Shareholders will expect the new IPO to abide by the Sarbanes-Oxley Act and other important laws and regulations. This includes knowing and practicing good corporate governance, such as having a majority of board directors who are diverse and independent.
Blue Apron: A Great Concept with a Bad Start
The owners of Blue Apron came up with a new product that quite literally caters to the busy, two-person wage-earning family. For a nominal cost of about $9 per serving, Blue Apron delivers dinner kits to their customers’ doorsteps, complete with fresh ingredients and recipes to make fast and healthy meals. After a busy day at the office and tending to the kids’ after-school activities, families can get a nutritious dinner on the table in record time. Families also save time in making grocery lists, planning meals and grocery shopping.
Another thing that Blue Apron did right was to create a culture and vision that appeals to today’s environment-conscious consumers. Blue Apron promotes regenerating the land and reducing food waste, along with eliminating the middle man.

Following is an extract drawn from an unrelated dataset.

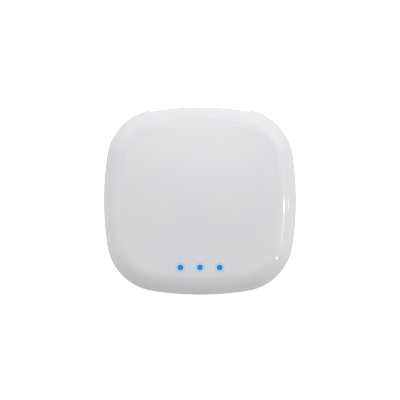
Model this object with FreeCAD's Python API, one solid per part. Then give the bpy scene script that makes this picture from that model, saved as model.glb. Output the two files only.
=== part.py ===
"""A smart home hub: a low, glossy, rounded-square box that stands on four rubber feet.

Millimetres, +Z up.  The origin is on the surface that the hub stands on, under its middle.  +Y is the
rear, where the cables plug in, and the three status lights are near the front edge, at -Y.
"""

import FreeCAD
import Part
import math
import os

from FreeCAD import Vector

# ---------------------------------------------------------------- driving dimensions
BODY_WIDTH = 90.0
BODY_DEPTH = 88.4
BODY_HEIGHT = 25.0
SIDE_RADIUS = 144.0  # plan radius of the four bowed sides
CORNER_RADIUS = 25.2  # plan radius of the four corners
DOME_RADIUS = 500.0
EDGE_RADIUS = 10.0
WALL = 2.0

FOOT_STANDOFF = 1.2  # how far the feet hold the case off the surface
SEAM_Z = 6.0  # the top cover's lower edge
SEAM_GAP = 0.3
CASE_INSET = 0.3  # the bottom case stands this far inside the cover
CASE_EDGE_RADIUS = 4.0
LIP_CLEARANCE = 0.15
LIP_THICKNESS = 1.2
LIP_TOP_Z = 8.6
FIT_GAP = 0.2  # clearance round pieces that are dropped into an opening

FLOOR_Z = FOOT_STANDOFF + WALL  # inner face of the case floor
BOARD_BOTTOM_Z = 7.0
BOARD_THICKNESS = 1.6
BOARD_Z = BOARD_BOTTOM_Z + BOARD_THICKNESS  # the face that the components stand on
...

While the concept of Blue Apron’s meal kits was visionary and innovative, marketing costs started high, at about $94 per customer. Unless Blue Apron can bring marketing costs down, the company’s profitability margins will be difficult to justify to shareholders.
To make matters worse, stock prices quickly dropped, alarming shareholders, who took swift action against the company.
Shareholders Quick to Confront Missteps at the IPO Offering
Shareholder Ahmed Chaudhry, along with purchasers of Class A common stock, filed a class-action lawsuit against Blue Apron for “misleading” and “untrue” statements in its filing with the SEC, prior to its public offering. The suit names Blue Apron’s IPO underwriters, which include Goldman Sachs, Morgan Stanley, Citigroup Global and Barclays Capital, for failing to disclose certain issues prior to the IPO.
The lawsuit targets four allegations that shareholders believe will negatively affect their investments:
- Delays at the new factory in Linden, New Jersey, would cause new product rollouts to be delayed.
- Blue Apron made a decision to reduce advertising expenditures in the second quarter of 2017, which could negatively impact sales in future quarters.
- Blue Apron was aware that Amazon was actively looking to acquire assets to enter the pre-packaged meal delivery business and they didn’t disclose this information to shareholders.
- Blue Apron was not always able to meet their standards of on-time delivery and meal boxes sometimes lacked ingredients, which negatively impacted customer retention rates.
Blue Apron has since acknowledged having setbacks due to the factory production issues at the Linden, New Jersey, facility.
Blue Apron Faces Multiple Class-Action Lawsuits and Financial Consequences
The public concerns and actions of shareholders have had dire consequences for Blue Apron. The company reduced the cost of IPO shares to just $10, down from the initial projection of $15-$17.
Recently, additional law firms have come forward with similar allegations, and they are seeking additional plaintiffs.
The Impact of Competition and Growing Pains for IPOs
Amazon purchased Whole Foods Market for $13.7 billion shortly before Blue Apron’s IPO offering to set the wheels in motion for them to enter the meal kit delivery business. The acquisition, along with Amazon’s public intention, was well-publicized, so settlements could consider it a heads-up for Blue Apron’s investors that a strong competitor was on the horizon.
It’s worth noting that IPOs are no strangers to class-action lawsuits. Shareholders take notice when stock prices drop and position themselves to lay blame somewhere. The problem has coined a new term called “stock-drop challenges.” IPO class-action lawsuits typically get settled because the burden of proof is difficult to overcome. Lawyers for the plaintiffs have to prove that the company’s statements were material and false, and that the plaintiff relied on them as true statements.
Important Takeaways for IPO Companies Related to Shareholder Relationships
It takes more than a great idea and large assets to take a company into the public trading arena. Business owners need to anticipate shareholder expectations and actively cater to them. They also need to stay on top of and address any developing problems related to production.
Shareholders expect companies to know, acknowledge and disclose issues where competitors might gain an edge.
It’s also wise to be transparent with shareholders about changes in marketing plans that may negatively impact the returns for future quarters.
Companies that fail to get out of the gate with a strong, trusting relationship with their shareholders will have troublesome consequences with shareholders over the short and long term.